The Saudi Arabian Monetary Agency (Sama) has shocked economists by releasing a forecast for gross domestic product (GDP) growth of 5.1 per cent for 2011, below the expectations of many analysts.
Sama’s forecast compares with the 7.5 per cent growth expected by the IMF. Analysts at the UK’s Barclays Capital say Sama is underestimating the growth rate attributable to the oil sector, which they think will grow 8.9 per cent in 2011, compared with Sama’s forecast of 4.9 per cent.
Sama expects the kingdom to have a budget surplus of SR378.2bn ($103bn) at the end of the year, compared with the IMF’s forecast of SR429.2bn.
Although the figures show that the Saudi economy is recording strong growth despite the challenging global environment, it also shows the government is increasingly the driver of the economy. Coupled with the strong performance of the oil sector, the non-oil government sector recorded growth of 6.5 per cent, compared with non-oil private-sector growth of 4.4 per cent. Overall Sama expects the non-oil sector to grow by 5.4 per cent in 2011.

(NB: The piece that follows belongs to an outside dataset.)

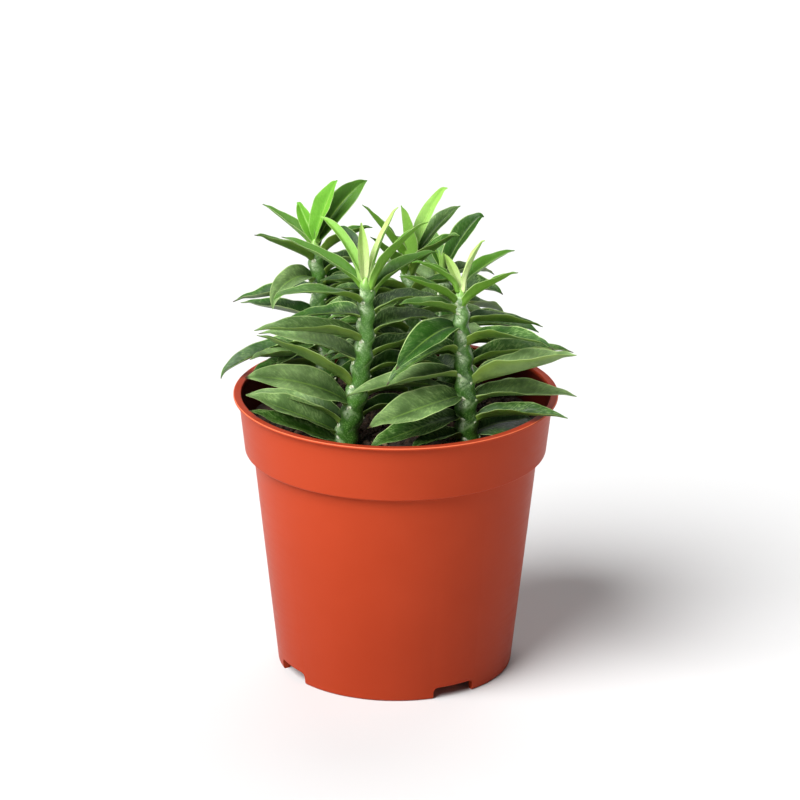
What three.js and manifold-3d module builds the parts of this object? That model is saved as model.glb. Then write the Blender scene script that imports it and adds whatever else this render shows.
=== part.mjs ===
// A devil's backbone plant in its plastic nursery pot, in millimetres, Z up.
// The origin is on the pot's axis, in the plane that its foot ring stands on.
// The front of the plant faces -Y and its two ranks of leaves spread along X.

import * as THREE from 'three';
import { mergeVertices } from 'three/addons/utils/BufferGeometryUtils.js';
import Module from 'manifold-3d';

const wasm = await Module();
wasm.setup();

// Driving dimensions of the pot
const POT_HEIGHT = 95;
const LIP_RADIUS = 54;
const LIP_WIDTH = 2.6;
const LIP_THICKNESS = 0.8;
const BAND_HEIGHT = 19.6;
const BAND_TOP_RADIUS = 52.3;
const BAND_LOW_RADIUS = 50.2;
const BODY_TOP_RADIUS = 47.5;
const BODY_LOW_RADIUS = 39.4;
const WALL = 1.1;
const FLOOR_UNDERSIDE = 4.0;
const FLOOR_THICKNESS = 1.3;
const NOTCH_COUNT = 4;
const NOTCH_FIRST_ANGLE = -60;
const NOTCH_SPAN = 22;
const NOTCH_HEIGHT = 4.0;
const NOTCH_ROUND = 1.6;
const NOTCH_CUT_DEPTH = 8;
const NOTCH_CUT_START = 6;
const DRAIN_RADIUS = 4.0;
const DRAIN_CIRCLE = 27;
const DRAIN_SIDES = 16;
const DRILL_LENGTH = 6;
const POT_SIDES = 48;
const EDGE = 0.4;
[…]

“We expect that the implementation of the fiscal packages announced in February and March 2011, amounting to $126bn, or 25 per cent of GDP, to have a significant spillover into the non-hydrocarbon sector and elevate it by 5.2 per cent year-on-year in 2011,” says Barclays Capital.
The bank goes on to say that oil production levels will be flat in 2012, at about 9.2 million barrels a day (b/d), which will result in oil-sector growth of 0.4 per cent, bringing overall growth down to 4 per cent.
Saudi Arabia is expected to announce its 2012 budget before the end of the year. The budget will be closely watched for more details of how Riyadh plans to disperse the $130bn it said it would spend on investing in infrastructure and improving the livelihoods of its citizens. It will also give clues as to how well the country is performing compared with the targets set out in the Ninth Development Plan, which covers the 2010-14 period. According to that plan, average GDP growth for each of the five years should be 5.8 per cent, which Sama is forecasting will be missed this year. In 2010, Sama said GDP growth was 4.1 per cent, also falling short of the government’s target rate.
The figures released by Sama also illustrate that dollar liquidity in the Saudi banking system has been getting worse. Between 2009 and 2010 local currency deposits in the banking system rose from 82.9 per cent to 87.5 per cent, while access to international markets became more difficult.
Local currency liquidity is still very strong. Credit growth to the private sector rose by 10 per in October, up from 9 per cent in September, while the loan to deposit ratio rose marginally to 79.7 per cent from 79.4 per cent in the previous month. Deposits rose by 13 per cent in October. Local currency liquidity in the Saudi banks still tends to be much higher than in the rest of the region, allowing credit growth to be much faster. Economists expect credit growth in the kingdom to average about 10 per cent for the year, with a similar level in 2012.
Muhammad al-Jasser, the governor of Sama has been appointed economy and planning minister on 13 December, and Fahd bin Abdullah bin Abdullatif Al-Mubarak will take over as head of the central bank. Al-Mubarak was previously the head of Morgan Stanley Saudi Arabia.